Okay...what was up with that dork in the cowboy hat singing Johnny Cash? He must be tone deaf. And how about that loser dressed in red, white, and blue like Apollo Creed from the Rocky movies. Did he really think that dressing up like a flag would get him to the next round? I'm not even sure what to mention next as there was SO few people that I thought were good and there was not a single person that blew me away where I said, "That person will DEFINITELY be in the Top 12." That being said....

The highlight of the night had to be that Trista chick saying she could do a great impression of the lion from the "Wizard Of Oz." She came in and sung "King Of The Forrest" and when she belted it out and did that lion growl, Dorothy, Scare Crow, and Tin Man must have gone to the porcelain bowl to barf.

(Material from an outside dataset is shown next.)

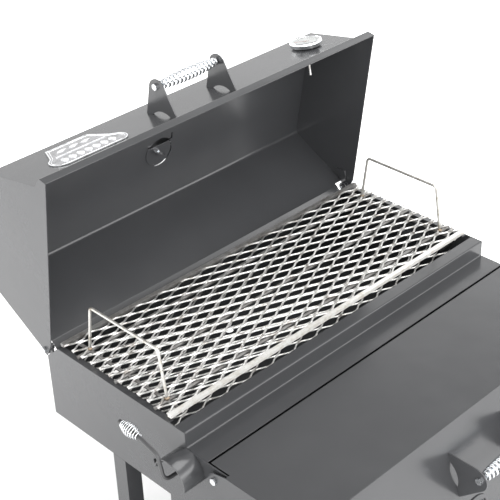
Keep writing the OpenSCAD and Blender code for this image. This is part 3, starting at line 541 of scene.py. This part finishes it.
PLATE_T = 3 * MM
PLATE_H = 104 * MM
# Heights above the lid: the field's underside and face, the studs' tops
FIELD_BASE, FIELD_TOP, STUD_TOP = 0.2 * MM, 1.6 * MM, 2.6 * MM
# Just under the field's face, so that what stands on it leaves no gap
FIELD_HOLD = 1.4 * MM
plate_w = high("nameplate").x - low("nameplate").x
plate_foot = middle("nameplate") - LID_UP * PLATE_H / 2 - LID_N * PLATE_T / 2


def on_plate(part):
    verts, faces = part
    return [lid_place(plate_foot, p, z) for p, z in verts], faces


outlines = [plate_outline(plate_w, PLATE_H, inset * MM) for inset in (0, 2.6, 5.2, 6.6)]
new_piece("plate_field", *on_plate(slab(outlines[0], FIELD_BASE, FIELD_TOP)), "plate_field", "smoker_lid",
          ["nameplate"], slot="chrome")
border = join([ring(outlines[0], outlines[1], 0.3 * MM, PLATE_T),
               ring(outlines[2], outlines[3], FIELD_HOLD, 2.5 * MM)])


def lozenge(x, y, w, h):
    """Outline of a pointed leaf."""
    def pointed(value):
        return math.copysign(abs(value) ** 1.5, value)

    angles = [2 * math.pi * k / 16 for k in range(16)]
    return [Vector((x + w / 2 * pointed(math.cos(a)), y + h / 2 * pointed(math.sin(a)))) for a in angles]


leaves = [lozenge((k - 3) * 20 * MM, 27 * MM, 17 * MM, 24 * MM) for k in range(7)]
leaves += [lozenge((k - 1) * 30 * MM, 78 * MM, 24 * MM, 10 * MM) for k in range(3)]
leaves.append([Vector((x * MM, y * MM)) for x, y in ((-62, 53), (62, 53), (62, 55.5), (-62, 55.5))])
studs = join([slab(leaf, FIELD_HOLD, STUD_TOP) for leaf in leaves])
new_piece("plate_border", *on_plate(join([border, studs])), "chrome", "smoker_lid")


# ---- Thermometer dial --------------------------------------------------------

STROKES = 40
STROKE_SWEEP = 270
# Radii of the strokes' inner ends, long and short, and of their outer ends
LONG_STROKE, SHORT_STROKE, STROKE_END = 22 * MM, 25 * MM, 29.5 * MM


def dial_bar(angle, inner, outer, width):
    """A printed stroke from inner to outer radius."""
    a = math.radians(angle)
    ahead = Vector((math.sin(a), math.cos(a)))
    side = Vector((ahead.y, -ahead.x)) * width / 2
    return [ahead * inner - side, ahead * inner + side, ahead * outer + side, ahead * outer - side]


dial_top = -0.15 * MM
print_t = 0.12 * MM
strokes = []
for k in range(STROKES + 1):
    angle = STROKE_SWEEP * (k / STROKES - 0.5)
    inner, width = (SHORT_STROKE, 0.6 * MM) if k % 5 else (LONG_STROKE, 1.3 * MM)
    strokes.append(slab(dial_bar(angle, inner, STROKE_END, width), dial_top, dial_top + print_t))
strokes_verts, strokes_faces = join(strokes)
new_piece("dial_strokes", [lid_place(DIAL, p, z) for p, z in strokes_verts], strokes_faces, "dial_print",
          "smoker_lid", slot="dial_face")


# ---- Bends ---------------------------------------------------------------------


# Corners closer than this are one bend
SAME_BEND = 6 * MM
# A crease is at least this long in metres, and a panel beside it has at least this many square metres
CREASE_LENGTH = 0.5
PANEL_AREA = 0.004
SAME_POINT = 0.02 * MM


def bend_corners(node):
    """Inside corners (y, z) of a sheet folded along X, with the directions of the panels that meet there."""
    sheet = bmesh.new()
    sheet.from_mesh(frame["nodes"][node].data)
    bmesh.ops.remove_doubles(sheet, verts=sheet.verts, dist=SAME_POINT)
    corners = []
    for edge in sheet.edges:
        if len(edge.link_faces) != 2 or edge.calc_length() < CREASE_LENGTH or edge.is_convex:
            continue
        if edge.calc_face_angle() < math.radians(2):
            continue
        place = Vector(edge.verts[0].co.yz)
        corner = next((c for c in corners if (c["place"] - place).length < SAME_BEND), None)
        if corner is None:
            corner = {"place": place, "panels": []}
            corners.append(corner)
        for face in edge.link_faces:
            if face.calc_area() > PANEL_AREA:
                flat = Vector((-face.normal.z, face.normal.y)).normalized()
                outward = face.calc_center_median().yz - place
                corner["panels"].append((flat if flat.dot(outward) > 0 else -flat, place))
    sheet.free()
    return [corner for corner in corners if len(corner["panels"]) == 2]


def bend_fillets(name, node, body, radius):
    """Rolled inside corners along a folded sheet's creases."""
    x0, x1 = low(node).x, high(node).x
    parts = []
    for corner in bend_corners(node):
        (one, start), (two, end) = corner["panels"]
        reach = radius * math.tan((math.pi - one.angle(two)) / 2)
        arc = []
        for k in range(9):
            t = k / 8
            arc.append((start + one * reach) * (1 - t) ** 2 + corner["place"] * 2 * t * (1 - t)
                       + (end + two * reach) * t ** 2)
        outline = arc + [corner["place"]]
        n = len(outline)
        verts = [(x, p.x, p.y) for x in (x0, x1) for p in outline]
        faces = [(i, (i + 1) % n, (i + 1) % n + n, i + n) for i in range(n)]
        faces += [tuple(range(n))[::-1], tuple(range(n, 2 * n))]
        parts.append((verts, faces))
    fillets = new_piece(name, *join(parts), "black_paint", body, smooth=True)
    fillets.modifiers.new("creases", "EDGE_SPLIT").split_angle = math.radians(40)


bend_fillets("lid_bends", "lid_shell", "smoker_lid", 7 * MM)


# ---- CAD nodes ---------------------------------------------------------------

SHEET_NODES = [node for node, slot in SLOTS.items() if slot == "black_paint"]
# grate_bars is the bar steel with a painted highlight on the front bar and painted shade on the rods under
# the mesh; hinge_nuts get the black rod paint
LOOK_OVERRIDES = {"upper_grate_bars": "grate_bars", "hinge_nuts": "black_rod"}
for node, slot in SLOTS.items():
    piece = frame["nodes"][node]
    material = MATERIALS[LOOK_OVERRIDES.get(node, slot)]
    if not piece.material_slots:
        piece.data.materials.append(material)
    for place in piece.material_slots:
        place.link = "OBJECT"
        place.material = material


def soften(node, width):
    """Small rounded edges on a CAD node, as folded and cut sheet has."""
    piece = frame["nodes"][node]
    weld = piece.modifiers.new("weld", "WELD")
    weld.merge_threshold = SAME_POINT
    bevel = piece.modifiers.new("bevel", "BEVEL")
    bevel.width = width
    bevel.segments = 2
    bevel.limit_method = "ANGLE"
    bevel.angle_limit = math.radians(30)
    bevel.harden_normals = False


for node in SHEET_NODES:
    soften(node, 0.5 * MM)
for node in ("upper_grate_bars", "hinge_bolts", "hinge_nuts", "lid_handle_bolt", "firebox_handle_bolt",
             "axle_nuts"):
    soften(node, 0.6 * MM)


# ---- Studio ------------------------------------------------------------------


FLOOR_HALF = 30
# The floor glows from this far from its middle, and fully from the second distance on
GLOW_FROM, GLOW_FULL, GLOW = 1.1, 2.0, 0.9
WORLD_STRENGTH = 2.9
# The camera's angles in degrees, and its place from RIM
AZIMUTH, ELEVATION, ROLL = -43.66, 32.23, -2.09
CAMERA_PLACE = Vector((-1.6310, -1.4237, 1.5575))
CAMERA_LENS = 92.64


def studio_floor():
    """White floor, brightest away from the smoker's shade."""
    side = FLOOR_HALF
    corners = [(-side, -side, 0), (side, -side, 0), (side, side, 0), (-side, side, 0)]
    mesh = bpy.data.meshes.new("studio_floor")
    mesh.from_pydata(corners, [], [(0, 1, 2, 3)])
    floor = bpy.data.objects.new("studio_floor", mesh)
    bpy.context.scene.collection.objects.link(floor)
    m = Nodes("studio_floor")
    m.link(m.ramp(m.noise(0.8), [(0.3, 0.88), (0.7, 0.92)]), "Base Color")
    m.set(Roughness=0.9, Emission_Color=(1, 1, 1, 1))
    distance = m.node("ShaderNodeVectorMath", Vector=m.place)
    distance.operation = "LENGTH"
    glow = m.node("ShaderNodeMapRange", Value=distance.outputs["Value"])
    for key, value in {"From Min": GLOW_FROM, "From Max": GLOW_FULL, "To Min": 0.0, "To Max": GLOW}.items():
        glow.inputs[key].default_value = value
    m.link(glow.outputs["Result"], "Emission Strength")
    mesh.materials.append(m.material)


def studio_world():
    """Soft walls all round, brighter in front and to the left, darker overhead."""
    world = bpy.data.worlds.new("studio")
    bpy.context.scene.world = world
    world.use_nodes = True
    tree = world.node_tree
    place = tree.nodes.new("ShaderNodeTexCoord")
    split = tree.nodes.new("ShaderNodeSeparateXYZ")
    tree.links.new(place.outputs["Generated"], split.inputs[0])

    def ramp(source, stops):
        made = tree.nodes.new("ShaderNodeValToRGB")
        tree.links.new(source, made.inputs[0])
        elements = made.color_ramp.elements
        while len(elements) < len(stops):
            elements.new(0.5)
        for element, (position, tone) in zip(elements, stops):
            element.position = position
            element.color = (tone, tone, tone, 1)
        return made.outputs[0]

    def product(a, b):
        made = tree.nodes.new("ShaderNodeMix")
        made.data_type = "RGBA"
        made.blend_type = "MULTIPLY"
        made.inputs[0].default_value = 1.0
        tree.links.new(a, made.inputs[6])
        tree.links.new(b, made.inputs[7])
        return made.outputs[2]

    def half_turn(output):
        made = tree.nodes.new("ShaderNodeMath")
        made.operation = "MULTIPLY_ADD"
        made.inputs[1].default_value = 0.5
        made.inputs[2].default_value = 0.5
        tree.links.new(output, made.inputs[0])
        return made.outputs[0]

    height = ramp(split.outputs["Z"],
                  [(0, 0.62), (0.28, 0.62), (0.38, 1.15), (0.5, 1.15), (0.6, 0.3), (1, 0.16)])
    front = ramp(half_turn(split.outputs["Y"]), [(0, 1.55), (0.2, 1.4), (0.42, 0.95), (0.8, 0.85), (1, 0.7)])
    left = ramp(half_turn(split.outputs["X"]), [(0, 1.1), (0.5, 1.0), (1, 0.85)])
    tree.links.new(product(product(height, front), left), tree.nodes["Background"].inputs["Color"])
    tree.nodes["Background"].inputs["Strength"].default_value = WORLD_STRENGTH


def area_light(name, place, target, size, power):
    data = bpy.data.lights.new(name, "AREA")
    data.energy = power
    data.size = size
    light = bpy.data.objects.new(name, data)
    bpy.context.scene.collection.objects.link(light)
    light.location = place
    light.rotation_euler = (Vector(target) - Vector(place)).to_track_quat("-Z", "Y").to_euler()


def studio_camera():
    """The camera stands left of the front and looks down on the open chamber."""
    azimuth, elevation, roll = (math.radians(a) for a in (AZIMUTH, ELEVATION, ROLL))
    back = Vector((math.sin(azimuth) * math.cos(elevation), -math.cos(azimuth) * math.cos(elevation),
                   math.sin(elevation)))
    right = (-back).cross(Vector((0, 0, 1))).normalized()
    up = back.cross(right)
    turned = right * math.cos(roll) + up * math.sin(roll)
    data = bpy.data.cameras.new("camera")
    data.lens = CAMERA_LENS
    data.sensor_width = 36
    camera = bpy.data.objects.new("camera", data)
    bpy.context.scene.collection.objects.link(camera)
    axes = Matrix((turned, back.cross(turned), back)).transposed()
    camera.matrix_world = Matrix.Translation(RIM + CAMERA_PLACE) @ axes.to_4x4()
    bpy.context.scene.camera = camera


studio_floor()
studio_world()
studio_camera()
area_light("overhead", place=(0.4, -0.6, 4.2), target=(0, 0, 1), size=2.2, power=60)
bpy.context.scene.view_settings.view_transform = "Standard"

That was beyond bizarre, but again, quite entertaining. Can you imagine being seen by 25+ million people putting on such a horrendous performance and then having to show your face at work or school the next day. I hope for her sake that she's on vacation this week.

Then there was some dude singing while juggling sticks. Okay...that's really cool, if your are ELEVEN years old. Oye Vey ! And holy crap, what was up with the chick that had Ace Young design a tattoo for her? She sang "Under Pressure" and Freddy Mercury must have been turning over in his grave if he had caught that performance.

Another classic moment was this guy who came in with a full beard and said it was an "Urban Amish" look. He never saw American Idol cause he doesn't have a TV. Huh? No TV? What does he do for entertainment? He must live on a farm so I'm guessing he's into bestiality. "Hey Mister Sheep...I'm bored...bend over....baaaaaa, baaaaaaaaa !"

Oh, and how about the guy who claimed he could hit notes that Mariah Carey hits? He starts singing "My Heart Will Go On" by Celine Dion. Hello. Dude...you are a GUY. You should NOT be signing Celine songs...PERIOD ! He claimed he was nervous that some water would help him. He comes back and sings just as bad, if not worse. Maybe he should have gotten a glass of talent instead of a glass or water.

Oh, and the Vocal teacher cracked me up. He comes out and blows into a pitch pipe. I can't even remember what he sang cause it was so painful to listen to. Ahhhh, now I remember. He sings Aerosmith's "I Don't Want To Miss A Thing." and boy did he miss it. He claimed he once performed a song at Disney World but hopefully that was only in the presence of his family in his motel room.

And one more classic moment was the girl who tried to sing Prince's "Kiss" and kept on forgetting the words but they let her sing and sing and sing. She was definitely not prepared. I guess she should have used more Preparation H.

And then there was the girl who was OK, not the worst, but her boss flew her out cause they liked they way she sung around the office. I can't imagine what I'd do if one of the girls at work just started belting out tunes all the time and it wasn't that good. I'd probably kill myself.

Finally, there was one more really bad singer that stood out. Some "rocker" dude sang as if he was squeezing out doody. The judges told him to come back and sing an Abba song. What he did to Dancing Queen was unexplainable. I actually had to lower the volume as I was getting an ear ache.

But, the show wasn't all that bad. There were a few standouts but not many. There was the Navy guy who was decent. There was the16 year old Paris Bennett look-a-like who's mother was a crack addict, and there was the Columbian girl who was a Sharika rip-off. These three were good but I wouldn't put them in the Top 24. There were a few others but it was VERY few. I think they said the count was 17 that made the Hollywood round. We probably heard maybe 5 of them so hopefully the other 12 can sing.

Looking forward to more auditions tonight.